Bachus, a senior committee member, said Congress needs to be careful not to overreact and upset the markets. He thinks the GSEs do a good job, but he would support changing their regulatory structure.

He suggested moving Fannie and Freddie’s oversight responsibility to the Office of Thrift Supervision, or restructuring the OFHEO under Treasury’s umbrella.

In 2001, Baker proposed a bill that would have eliminated the OFHEO and put the Federal Reserve Board in charge of regulating GSEs.

Financial Services Chairman Mike Oxley (R-Ohio) pushed aside that proposal, prompting Baker’s detractors to cite it as an example that he did not have the support of his own chairman.

Baker denied that Oxley abandoned him, saying the chairman recognizes the need for reform but current events forced the committee off course.

Enron, the Sept. 11, 2001, terrorist attacks, and other matters “took us off our agenda,” Baker said.
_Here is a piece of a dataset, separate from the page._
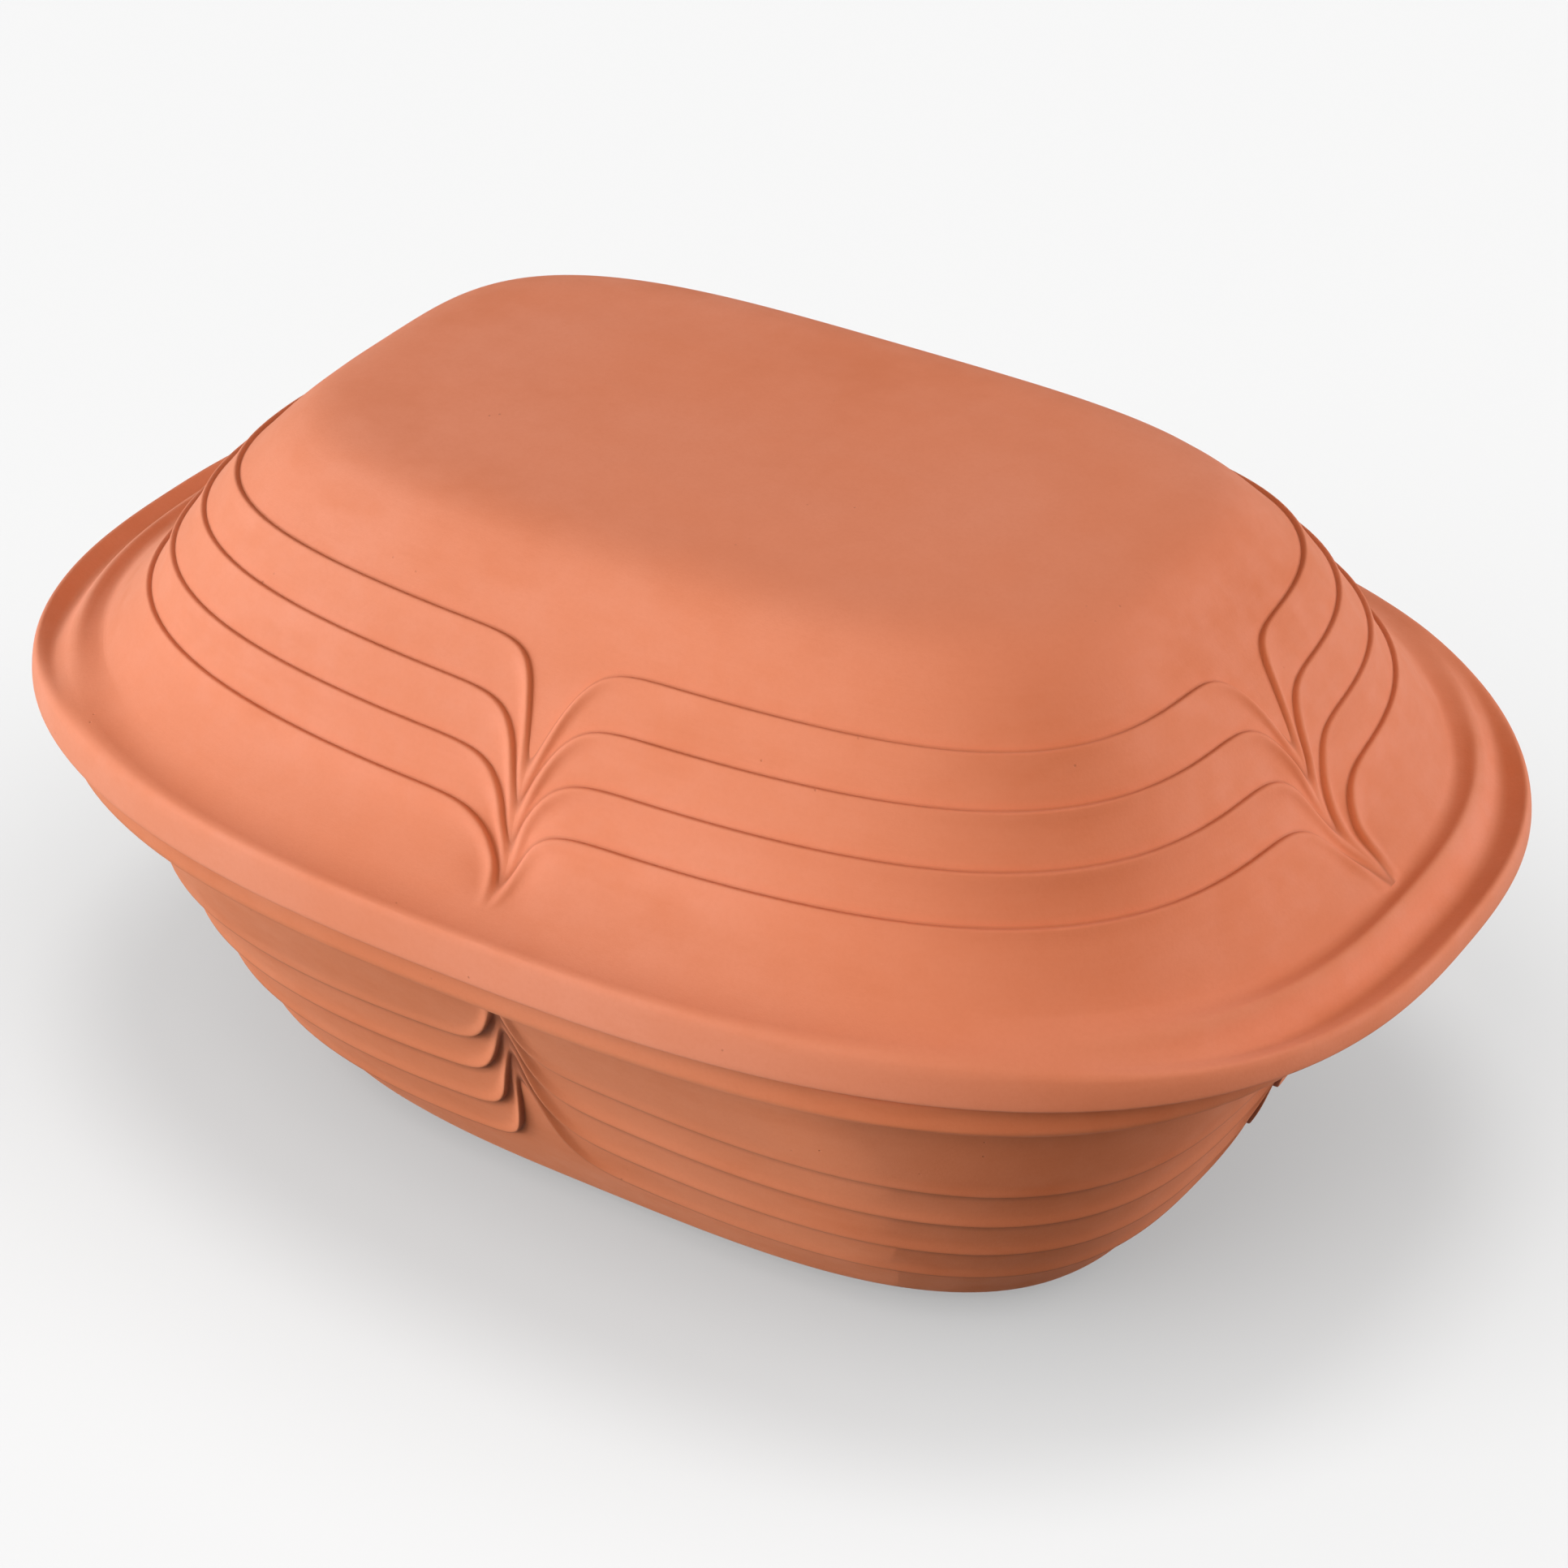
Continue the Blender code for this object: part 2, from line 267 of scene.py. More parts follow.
def faded(distance, reach):
    """1 at no distance, falling away smoothly over the reach."""
    return np.exp(-((distance / reach) ** 2))


def curve(share, start, leaving, end, arriving):
    """Point on the smooth curve that leaves the start and arrives at the end in these directions."""
    square = share * share
    cube = square * share
    return (
        (2 * cube - 3 * square + 1) * start
        + (cube - 2 * square + share) * leaving
        + (3 * square - 2 * cube) * end
        + (cube - square) * arriving
    )


def all_round():
    """Angles once round a piece, closest together at the four spines."""
    share = np.linspace(0, 1, QUARTER_COLUMNS, endpoint=False)
    near = share ** SPINE_CROWDING
    far = (1 - share) ** SPINE_CROWDING
    quarter = near / (near + far) * math.pi / 2
    return np.concatenate([quarter + turn * math.pi / 2 for turn in range(4)])


ANGLE = all_round()
AT_SIDE = smooth_step(np.abs(np.arctan(np.tan(ANGLE))), GRIP_START, GRIP_END)


def ring(half_length, half_width, squareness):
    """Points of a superellipse at every angle, as X and Y."""
    across = np.cos(ANGLE)
    along = np.sin(ANGLE)
    reach = (np.abs(across) ** squareness + np.abs(along) ** squareness) ** (-1 / squareness)
    return half_length * reach * across, half_width * reach * along


def flat_ring(half_length, half_width, squareness, rise):
    x, y = ring(half_length, half_width, squareness)
    return np.stack([x, y, rise + 0 * ANGLE], -1)


class Course:
    """Smooth course through rows of values that never overshoots between them."""

    def __init__(self, values, lengths):
        self.values = np.array(values, float)
        chord = np.hypot(*np.diff(lengths, axis=1))
        self.knots = np.concatenate([[0], np.cumsum(chord)]) / chord.sum()
        self.slopes = np.stack([self.gentle_slopes(row) for row in self.values])

    def gentle_slopes(self, row):
        step = np.diff(row) / np.diff(self.knots)
        slope = np.concatenate([[step[0]], (step[1:] + step[:-1]) / 2, [step[-1]]])
        before = np.abs(np.concatenate([[step[0]], step]))
        after = np.abs(np.concatenate([step, [step[-1]]]))
        slope = np.sign(slope) * np.minimum(np.abs(slope), 3 * np.minimum(before, after))
        slope[1:-1][step[1:] * step[:-1] <= 0] = 0
        return slope

    def at(self, place):
        place = np.clip(place, 0, 1)
        found = np.clip(np.searchsorted(self.knots, place, side="right") - 1, 0, len(self.knots) - 2)
        width = self.knots[found + 1] - self.knots[found]
        share = (place - self.knots[found]) / width
        leaving = self.slopes[:, found] * width
        arriving = self.slopes[:, found + 1] * width
        return curve(share, self.values[:, found], leaving, self.values[:, found + 1], arriving)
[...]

But he believes that Freddie’s actions brought the issue back to the forefront, and Baker claims to have Oxley’s full support in pursuing the matter.

Baker suggested that if he is successful, the home loan banks, Sallie Mae and other GSEs better watch out.

“Success in this arena will have implications for all of them,” Baker said, adding that his next project may be tackling the Tennessee Valley Authority.

The agency most people probably have not even thought about since President Franklin Roosevelt created it during the Great Depression could become Baker’s next quixotic quest.

“It’s not a GSE but it has a similar arrangement [with the federal government],” he said. “I’ve been quietly asking about them.”